Later, on lap 244, Dillon pushed Knoxville-native and pole sitter Trevor Bayne in to the outside wall. Not only did Bayne start from the number one spot, he was the sentimental favorite for the evening. He carried the message of former University of Tennessee Women’s Basketball Coach Pat Summitt’s Foundation across the hood of his Ford.
“Somebody was going to get wrecked at the end,” explained Dillon. “It was a freight train. I think Bristol got what they wanted tonight.
“It wasn’t intentional. I got loose under him. That is part of it. We race hard every week. It is just racing hard and I got loose.”
Third-place finisher Kyle Busch said the revamped Bristol surface had definitely forced the drivers to drive differently around the .533-mile facility.
When asked about Saturday’s IRWIN Tools Night Race, Busch said he expects much of the same action.
“It is hard to pass out there, so I predict that it will be the same. On the restart, everyone is fighting to boot each other out of the way to get up there. It is not what we (the drivers) want to see around here.

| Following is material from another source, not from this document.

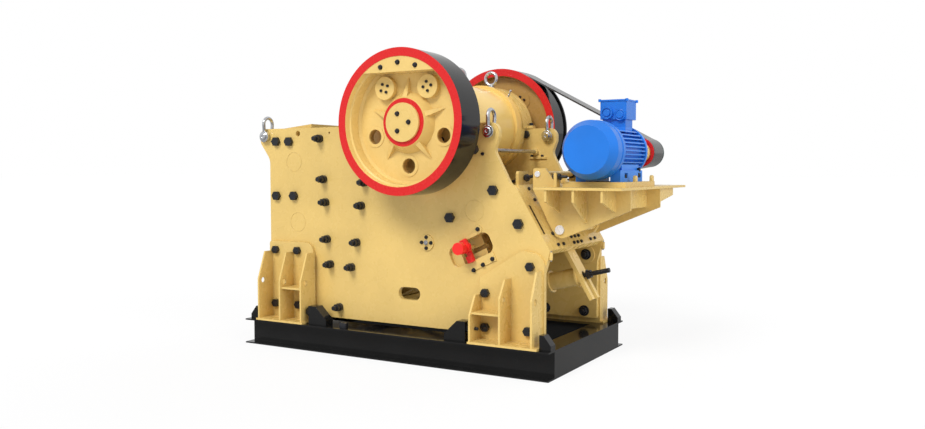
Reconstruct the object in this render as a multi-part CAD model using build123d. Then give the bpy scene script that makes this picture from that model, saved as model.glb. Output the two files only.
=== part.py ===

“It is not like before; you could go around the bottom and the top and even the middle. They (Bristol) brought the top closer to the bottom, so that hurts the bottom worse. You don’t have room to move up off the corners. You are at the mercy of the guy outside.”
Sadler finished fifth with Cole Whitt sixth and surprising rookie Ryan Blaney in seventh. Michael Annett came home eighth, with Danica Patrick holding on for a ninth place finish. Sam Hornish Jr. completed the top-10. Bayne finished 16th.
Casey Mears won the pole for Saturday’s IRWIN Tools Night Race based on his quickest lap in the morning practice session for the Sprint Cup Series cars. A brief thunderstorm in the afternoon forced NASCAR officials to cancel qualifying and set the field based on the practice speeds from the morning session.
Brad Keselowski, winner of the last two Cup races at BMS, will start on the outside pole, followed by Greg Biffle, Joey Logano, Aric Almirola, Jeff Burton, Paul Menard, Denny Hamlin, Marcos Ambrose and Kyle Busch. Other notables include Jeff Gordon (11th), Kevin Harvick (13th), Dale Earnhardt Jr. (16th) and Tony Stewart (21st).